The CF especially enables the selective labeling of almost any type of amino acid with modest isotopic scrambling and dilution (for example (Kigawa et al., 1995), except for certain amino acids, such as aspartic acid, asparagine, serine and alanine. By simply suppressing endogenous metabolic reactions in the CF with their chemical inhibitors; aminooxyacetate, D-malate, L-methionine sulfoximine, S-methyl-L-cysteine sulfoximine, 6-diazo-5-oxo-L-norleucine, and 5-diazo-4-oxo-L-norvaline, precise and complete amino-acid selective labeling was achieved (Yokoyama et al., 2011). This SI-labeling technique, with no scrambling and dilution of labels, will significantly contribute to NMR analyses of large and complicated biological systems because the precision and completeness of the SI-labeling are beneficial to newly developed SI-labeling strategies. Suppressing amino acid metabolism also contributes to the increased labeling efficiency and thus reduces the cost of SI-labeling to some extent.

The methyl-selective protonation of isoleucine, leucine and valine residues has also expanded the molecular size limit of NMR spectroscopy (Tugarinov and Kay, 2003). Recently, structure determination of a nearly 400-residue protein was successfully achieved using the methyl-selective protonation samples prepared by the CF.

Site-directed stable-isotope labeling drastically simplifies the observation and resonance-assignment procedures for a specified amino acid residue of particular interest, and will therefore be useful, for example, in analyzing local structures of large proteins and protein-protein interactions. The site-directed incorporation of unnatural amino acids has been achieved by the CF involving amber (codon UAG) suppression (Noren et al., 1989). By using almost the same procedures, site-directed (Tyr32) incorporation of SI-labeled tyrosine into Ras protein was achieved and then its 1H–15N HSQC spectrum was successfully measured (Yabuki et al., 1998).

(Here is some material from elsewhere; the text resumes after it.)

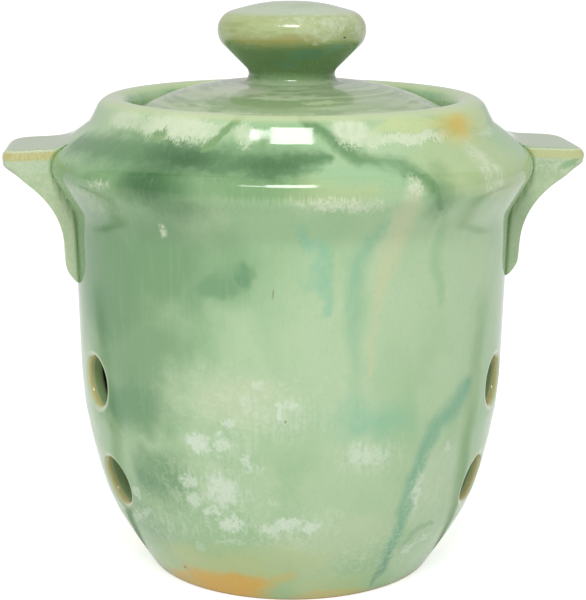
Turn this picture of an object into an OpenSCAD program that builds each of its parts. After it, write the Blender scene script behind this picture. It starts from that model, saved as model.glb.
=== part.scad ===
// Onion pot: a glazed stoneware jar with a lift-off lid, two lug handles and vent holes.
// It stands on its foot at z = 0, with the axis of the pot on Z and the lugs along X.

/* [Pot body] */
// Diameter of the foot, where the pot stands
foot_d = 112; // [106:1:118]
// Diameter of the wall just below the shoulder band
wall_d = 168.6; // [165:0.2:172]
// Diameter of the shoulder band, measured at its corner before it is rounded
band_d = 191; // [187:1:195]
// Height of the shoulder band's corner
band_h = 161; // [158:1:163]
// Diameter at the foot of the lip, where it rises from the shoulder band
collar_d = 155.5; // [153:0.5:158]
// Height of the foot of the lip
collar_h = 174.3; // [173:0.1:176]
// Diameter of the lip at its crest, measured at its outer corner before it is rounded
lip_d = 145.4; // [143:0.2:148]
// Height of the lip's crest
lip_h = 184; // [182:0.5:186]
// Thickness of the thrown wall
wall_t = 6.5; // [5:0.5:7.5]
// Thickness of the floor
floor_t = 8; // [6:0.5:10]
// Width of the ring that the pot stands on
foot_ring_w = 9; // [6:1:14]
// Depth of the turned hollow inside that ring
foot_hollow = 1.5; // [1:0.5:3]

/* [Lid seat] */
// Diameter of the recess in the lip that holds the lid
seat_d = 125; // [123:0.5:127]
// Height of the ledge that the lid rests on
seat_h = 172; // [170:0.5:173]
// Diameter of the mouth, inside the ledge
mouth_d = 113; // [108:1:116]

/* [Lid] */
// Gap all round between the lid's edge and its recess
lid_gap = 1; // [0.5:0.1:1.5]
// Height of the flat pad on top of the lid, where the knob is stuck on
pad_h = 189; // [187:0.5:191]
// Height of the lid's rounded shoulder, where the dome meets its edge
lid_edge_h = 177.3; // [176:0.1:179]
// Thickness of the lid at its middle
lid_t = 6.5; // [5:0.5:8]

/* [Knob] */
// Diameter of the knob
knob_d = 56.8; // [54:0.2:59]
// Diameter of the knob's neck at its narrowest
knob_neck_d = 33.2; // [31:0.2:35]
// Diameter of the knob's flared base
knob_base_d = 41; // [40:0.5:44]
// Height of the top of the knob
knob_h = 219.5; // [217:0.5:222]

/* [Lug handles] */
// Distance from the pot's axis to the tip of the left lug
left_reach = 110.3; // [107:0.1:113]
// Distance from the pot's axis to the tip of the right lug
right_reach = 112.6; // [109:0.1:115]
// Width of a lug, front to back
lug_w = 36; // [30:1:40]
// Height of a lug's top where it leaves the shoulder band
lug_top_h = 167.1; // [165:0.1:168]
// How far the top of a lug slopes down on its way to the tip
lug_droop = 1.1; // [0:0.1:2]
// Height of the lower end of a lug
lug_end_h = 111.5; // [108:0.5:118]
// Thickness of a lug at its tip
lug_tip_t = 6.4; // [5.5:0.1:7.5]
// How far the lower part of a lug stands out from the wall
lug_proud = 4.5; // [3.5:0.1:5.5]

/* [Vent holes] */
// Diameter of a vent hole
vent_d = 18.5; // [14:0.5:20]
// Height of the upper row of vents
vent_upper_h = 79.3; // [74:0.1:84]
// Height of the lower row of vents
vent_lower_h = 40.2; // [36:0.1:44]
// Angle from the lug's axis to the upper vents on each side of it
vent_upper_turn = 23.5; // [20:0.5:28]
// Angle from the lug's axis to the lower vents on each side of it
vent_lower_turn = 26.5; // [22:0.5:30]
// How much higher the vents on the left sit than those on the right
vent_rise = 1.6; // [0:0.1:4]
// Width of the softened edge round each vent
vent_edge = 1.2; // [0.6:0.1:1.8]

/* [Hidden] */
$fn = 72;

// Turn of one step along a rounded corner, in degrees
arc_step = 5;
// Length that cuts run past the clay, so that no face is left thin
past = 4;

foot_r = foot_d / 2;
wall_r = wall_d / 2;
band_r = band_d / 2;
collar_r = collar_d / 2;
lip_r = lip_d / 2;
seat_r = seat_d / 2;
mouth_r = mouth_d / 2;
lid_r = seat_r - lid_gap;
lip_w = lip_r - seat_r;
knob_r = knob_d / 2;
waist_h = band_h - 20;

// The wall follows two bends: one low on the belly and one high on it
low_bend = [wall_r - 11, 27];
high_bend = [wall_r - 2, 65];
// Radius of the curve from the knob's neck out to its base
neck_curve = 3.2;

// Outline of the outside, as corners: radius, height and rounding
outer_corners = [
    [0, 0, 0],
    [foot_r, 0, 1.5],
    [low_bend.x, low_bend.y, 80],
    [high_bend.x, high_bend.y, 130],
    [wall_r, waist_h, 15],
    [band_r, band_h, 8.5],
    [collar_r, collar_h, 5],
    [lip_r, lip_h, 0.7 * lip_w],
    [seat_r, lip_h, 0.52 * lip_w],
    [seat_r, seat_h, 0]
];

// Outline of the inside, from the seat down to the floor
inner_corners = [
    [seat_r, seat_h, 0],
    [mouth_r, seat_h, 1.2],
    [mouth_r, seat_h - wall_t, 1.5],
    [seat_r + 8.25, seat_h - wall_t + 0.3, 10],
    [band_r - 1.35 * wall_t, band_h - 2.2, 5],
    [wall_r - wall_t, waist_h + 1, 15],
    [high_bend.x - wall_t, high_bend.y + 1, 124],
    [low_bend.x - wall_t - 1, low_bend.y + 4, 60],
    [foot_r - wall_t + 3, floor_t, 9],
    [0, floor_t, 0]
];

// Outline of the lid: dome, edge, flat underside of the rim and hollow underneath
lid_corners = [
    [0, pad_h, 0],
    [43, pad_h, 78],
    [lid_r, lid_edge_h, 2],
    [lid_r, seat_h, 1],
    [mouth_r - 2.5, seat_h, 1],
    [mouth_r - 6, pad_h - lid_t - 5, 6],
    [36, pad_h - lid_t, 60],
    [0, pad_h - lid_t, 0]
];

// Outline of the knob: base, curve up the neck, underside, side and gently domed top
knob_corners = [
    [0, pad_h, 0],
    [knob_base_d / 2, pad_h, 0],
    [knob_neck_d / 2 - 1.3 * neck_curve, pad_h + 0.5, neck_curve],
    [knob_r, knob_h - 14.3, 8],
    [knob_r, knob_h - 5, 7.4],
    [10.2, knob_h, 55],
    [0, knob_h, 0]
];

// Side view of a lug: sloping top, blunt tip, hollowed underside and a foot that runs into the wall
lug_root = wall_r - 16;
lug_tip_h = lug_top_h - lug_droop;
function lug_side(reach) = [
    [lug_root, lug_top_h, 0],
    [wall_r, lug_top_h, 0],
    [reach, lug_tip_h, 3.8],
    [reach, lug_tip_h - lug_tip_t, 2.3],
    [wall_r + lug_proud, lug_top_h - 20, 32],
    [wall_r + lug_proud - 0.7, lug_end_h + 8, 5],
    [wall_r - 4, lug_end_h, 0],
    [lug_root, lug_end_h, 0]
];

// Where the vents are: height, angle from the lug, distance of the wall from the axis and its lean
vent_rows = [
    [vent_upper_h, vent_upper_turn, wall_r - 1.6, 1.5],
    [vent_lower_h, vent_lower_turn, wall_r - 7.9, 17]
];

function unit(v) = v / norm(v);
function flat(p) = [p[0], p[1]];

// Shortest turn from angle a to angle b
function turn(a, b) = (b - a + 540) % 360 - 180;

// Points along the arc that rounds corner b, whose neighbours are a and c
function bend(a, b, c) =
    let (u = unit(flat(a) - flat(b)))
    let (v = unit(flat(c) - flat(b)))
    let (half = acos(u * v) / 2)
    let (centre = flat(b) + unit(u + v) * b[2] / sin(half))
    let (first = flat(b) + u * b[2] / tan(half) - centre)
    let (last = flat(b) + v * b[2] / tan(half) - centre)
    let (start = atan2(first.y, first.x))
    let (sweep = turn(start, atan2(last.y, last.x)))
    let (steps = ceil(abs(sweep) / arc_step))
    [for (i = [0:steps])
        let (t = start + sweep * i / steps)
        centre + b[2] * [cos(t), sin(t)]];

// An outline with each corner rounded by the radius given with it
function rounded(corners) =
    let (last = len(corners) - 1)
    [for (i = [0:last])
        let (b = corners[i])
        let (plain = i == 0 || i == last || b[2] == 0)
        each plain ? [flat(b)] : bend(corners[i - 1], b, corners[i + 1])];

// The pot as if it were solid clay up to the lid's seat
module outer_form() {
    rotate_extrude() polygon(concat(rounded(outer_corners), [[0, seat_h]]));
}

// One vent: a straight bore square to the wall, with a softened edge outside
module vent(h, turned, wall_at, lean) {
    edge_r = vent_d / 2 + vent_edge;
    rotate([0, 0, turned]) translate([wall_at, 0, h]) rotate([0, 90 + lean, 0]) {
        cylinder(d = vent_d, h = 4 * wall_t, center = true);
        translate([0, 0, -vent_edge]) cylinder(r1 = vent_d / 2, r2 = edge_r, h = vent_edge);
        cylinder(r = edge_r, h = past);
    }
}

// The vents on one side of the pot, in front of the lug and behind it
module vents(side_turn, lift) {
    for (row = vent_rows) {
        for (way = [-1, 1]) {
            vent(row[0] + lift, side_turn + way * row[1], row[2], row[3]);
        }
    }
}

module pot_body() {
    color([0.57, 0.73, 0.57]) difference() {
        rotate_extrude() polygon(concat(rounded(outer_corners), rounded(inner_corners)));
        translate([0, 0, -past]) cylinder(r = foot_r - foot_ring_w, h = past + foot_hollow);
        vents(0, -vent_rise / 2);
        vents(180, vent_rise / 2);
    }
}

// One lug on +X: its side view and its rounded plan, cut to sit against the pot
module lug_handle(reach) {
    plan_r = 6;
    difference() {
        intersection() {
            rotate([90, 0, 0]) linear_extrude(lug_w, center = true) polygon(rounded(lug_side(reach)));
            linear_extrude(lug_top_h + past) polygon(rounded([
                [lug_root, -lug_w / 2, 0],
                [reach, -lug_w / 2, plan_r],
                [reach, lug_w / 2, plan_r],
                [lug_root, lug_w / 2, 0]
            ]));
        }
        outer_form();
    }
}

module right_lug_handle() {
    color([0.66, 0.76, 0.56]) lug_handle(right_reach);
}

module left_lug_handle() {
    color([0.66, 0.76, 0.56]) mirror([1, 0, 0]) lug_handle(left_reach);
}

module lid() {
    color([0.60, 0.70, 0.54]) rotate_extrude() polygon(rounded(lid_corners));
}

module lid_knob() {
    color([0.52, 0.68, 0.50]) rotate_extrude() polygon(rounded(knob_corners));
}

pot_body();
left_lug_handle();
right_lug_handle();
lid();
lid_knob();
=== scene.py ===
import math

import bpy
from mathutils import Matrix, Vector, noise


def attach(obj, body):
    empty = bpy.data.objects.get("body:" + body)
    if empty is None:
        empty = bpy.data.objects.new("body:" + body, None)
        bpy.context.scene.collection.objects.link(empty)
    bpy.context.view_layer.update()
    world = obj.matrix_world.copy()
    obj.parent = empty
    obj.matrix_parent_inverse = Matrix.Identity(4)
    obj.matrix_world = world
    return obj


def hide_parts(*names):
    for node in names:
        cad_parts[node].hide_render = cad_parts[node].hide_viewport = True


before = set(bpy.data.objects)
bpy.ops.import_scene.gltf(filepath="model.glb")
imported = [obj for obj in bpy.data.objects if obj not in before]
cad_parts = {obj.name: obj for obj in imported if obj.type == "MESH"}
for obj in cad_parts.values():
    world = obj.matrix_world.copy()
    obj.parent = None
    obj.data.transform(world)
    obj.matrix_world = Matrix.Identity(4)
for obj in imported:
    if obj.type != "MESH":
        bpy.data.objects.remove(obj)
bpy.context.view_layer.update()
scene = bpy.context.scene


# The pot body is one thrown wall of stoneware with its foot, belly, shoulder band, lip and lid ledge.
# Eight air vents are punched through it while the clay is soft and their edges wiped round, and then
# the whole is coated with a runny green glaze that breaks to ochre where it is thin.
MM = 0.001
FOOT_R = 56.0
FOOT_RING = 9.0
FOOT_HOLLOW = 1.5
WALL_R = 84.3
WALL = 6.5
FLOOR_Z = 8.0
BAND_R = 95.5
BAND_Z = 161.0
COLLAR_R = 77.75
COLLAR_Z = 174.3
LIP_R = 72.7
LIP_Z = 184.0
SEAT_R = 62.5
SEAT_Z = 172.0
MOUTH_R = 56.5
POT_COLUMNS = 128
POT_GAP = 4.2

# radius, height and rounding of each corner, from the foot's hollow up to the lip and down inside
POT_CORNERS = [
    (0, FOOT_HOLLOW, 0), (FOOT_R - FOOT_RING - 1, FOOT_HOLLOW, 0.5), (FOOT_R - FOOT_RING + 0.2, 0, 0.8),
    (FOOT_R, 0, 1.7), (WALL_R - 11, 27, 80), (WALL_R - 2, 65, 130), (WALL_R, BAND_Z - 20, 15),
    (BAND_R, BAND_Z, 8.5), (COLLAR_R, COLLAR_Z, 5), (LIP_R, LIP_Z, 7.1), (SEAT_R + 0.1, LIP_Z, 5.3),
    (SEAT_R, SEAT_Z, 0.6), (MOUTH_R, SEAT_Z, 1.2), (MOUTH_R, SEAT_Z - WALL, 1.5),
    (SEAT_R + 8.25, SEAT_Z - WALL + 0.3, 10), (BAND_R - 1.35 * WALL, BAND_Z - 2.2, 5),
    (WALL_R - WALL, BAND_Z - 19, 15), (WALL_R - WALL - 2, 66, 124), (WALL_R - WALL - 12, 31, 60),
    (FOOT_R - WALL + 3, FLOOR_Z, 9), (0, FLOOR_Z, 0),
]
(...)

The site-directed incorporation of an SI-labeled amino acid other than tyrosine is possible if the aminoacylated suppressor tRNA is available.

The CF is now considered as a suitable method for membrane protein production for structure analysis in order to overcome major restrictions of conventional In Vivo production (Shimono et al., 2009, Sobhanifar et al., 2010, Nguyen et al., 2010). In addition to the general advantages of the CF, such as avoidance of toxicity and proteolysis, the membrane proteins can be directly integrated into membrane cotranslationally for functional folding.

The CF still has enough room for modification and improvement in order to achieve more sophisticated SI-labeling of proteins. In combination with the novel NMR methods, it is expected to further expand the potential of biomolecular NMR.